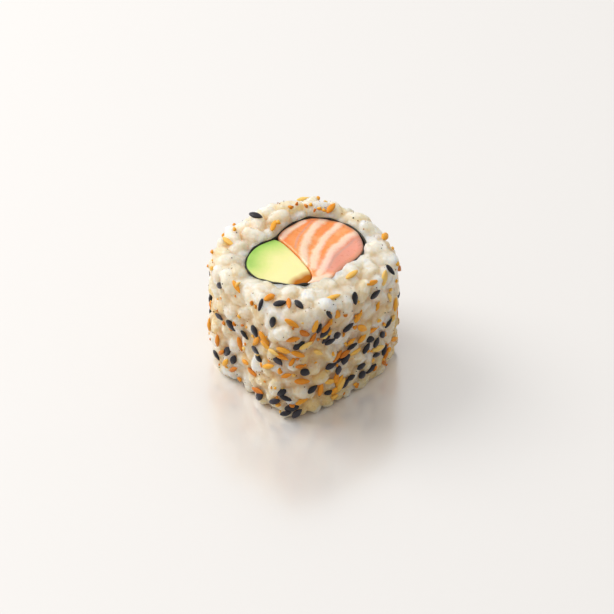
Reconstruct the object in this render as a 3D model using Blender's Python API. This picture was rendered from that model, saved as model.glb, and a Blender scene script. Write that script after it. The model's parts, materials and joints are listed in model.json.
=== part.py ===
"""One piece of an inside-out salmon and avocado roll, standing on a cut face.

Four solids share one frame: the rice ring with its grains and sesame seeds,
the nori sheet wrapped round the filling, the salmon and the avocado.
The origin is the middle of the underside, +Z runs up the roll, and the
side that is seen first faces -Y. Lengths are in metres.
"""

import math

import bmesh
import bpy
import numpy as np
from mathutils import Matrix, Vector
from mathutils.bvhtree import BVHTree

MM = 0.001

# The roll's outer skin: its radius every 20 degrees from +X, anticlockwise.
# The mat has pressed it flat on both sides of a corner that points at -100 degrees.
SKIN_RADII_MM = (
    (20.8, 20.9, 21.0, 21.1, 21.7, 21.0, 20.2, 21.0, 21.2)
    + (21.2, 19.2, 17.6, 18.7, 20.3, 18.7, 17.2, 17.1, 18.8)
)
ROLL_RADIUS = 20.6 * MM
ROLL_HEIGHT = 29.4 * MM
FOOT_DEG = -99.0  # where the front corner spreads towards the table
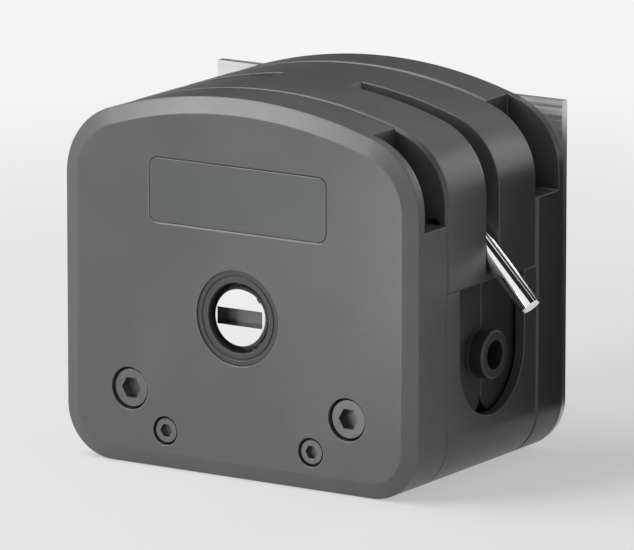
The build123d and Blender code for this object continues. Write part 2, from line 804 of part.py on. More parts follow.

# # # #

• **PROBLEM DETAILS**
Only lines with the word "Write" are wanted, so copy each one from the records.

• **RESULT OF THIS EXERCISE**
Reconstruct the object in this render as a 3D model using Blender's Python API. This picture was rendered from that model, saved as model.glb, and a Blender scene script. Write that script after it. The model's parts, materials and joints are listed in model.json.
The build123d and Blender code for this object continues. Write part 2, from line 804 of part.py on. More parts follow.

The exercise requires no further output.